The 1954 appeal stemmed from a rate case before the Commission (C.15559 et al.) in which the present appellants and other industrial, large commercial and resale customers of the Company challenged, inter alia, its claim of $1,746,150 as an annual expense required to amortize account 100.5. On September 12, 1951, the Company filed with the Commission the increases in the basic rates of its large customers. These increases were designed to enhance the annual revenues by approximately $3,000,000. The Commission suspended the proposed increases and initiated its own complaint at C.15559 to determine the justness and reasonableness of the rates proposed.

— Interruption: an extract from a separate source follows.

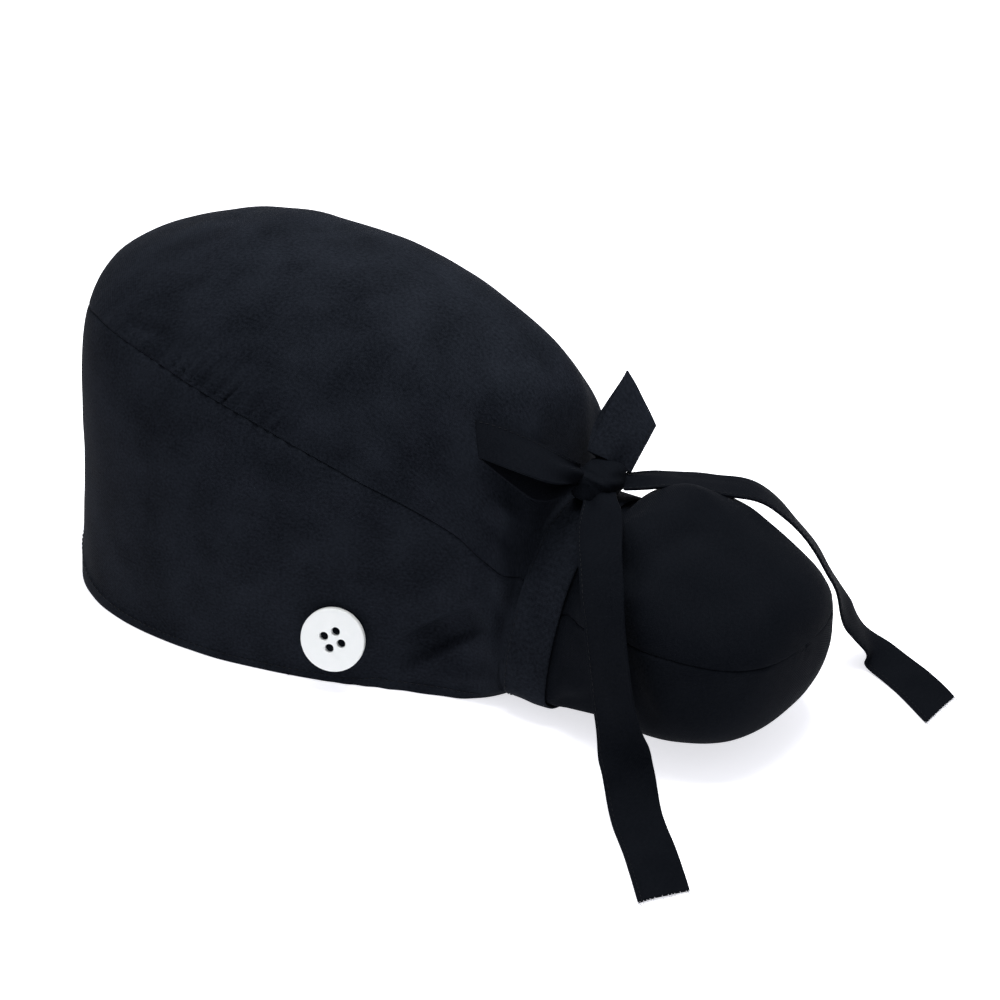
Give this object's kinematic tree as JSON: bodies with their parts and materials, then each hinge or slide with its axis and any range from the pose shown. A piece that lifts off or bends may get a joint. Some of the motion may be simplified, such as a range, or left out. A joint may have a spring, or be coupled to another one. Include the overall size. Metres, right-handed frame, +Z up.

Complaints were also filed by 137 customers of the Company, including the four present appellants, of the 2,435 affected by the filings. All of the complaints were consolidated by the Commission for hearings. On July 30, 1952 the Commission modified the proposed large customer rates and, as modified, provided that they should become effective as of August 12, 1952. Appeals were then taken by the present appellants, who contended that the Commission had erred in (1) conforming certain preferential rates in [621]*621effect in the area of Lancaster to the balance of the Company’s rate structure; (2) allowing the ratepayers to be charged with the balance of a deficiency in the Company’s reserve for depreciation; and (3) allowing the ratepayers to be charged with the expense of annual amortization of account 100.5. In the 1954 decision we affirmed the Commission with respect to the first and second assignments and, as above noted, reversed and remanded with respect to the third. On remand, the Commission, after further hearings, excised the amortizations of account 100.5 as an element of operating expense and then redetermined, in the light of actualities during the period from August 12, 1952 to February 28, 1955, the Company’s allowable revenues. On November 20, 1956 the Commission filed an opinion and order in which it found that actual revenues for the above mentioned period had exceeded allowable revenues by $5,267,280 and added thereto accrued interest of $1,053,456, making a total of $8,320,-736 as the amount to be refunded. It then ordered the Company to refund this sum of money to its large and small customers3 in the ratio in which those classes had contributed to its total revenues during the period over which the excess accrued.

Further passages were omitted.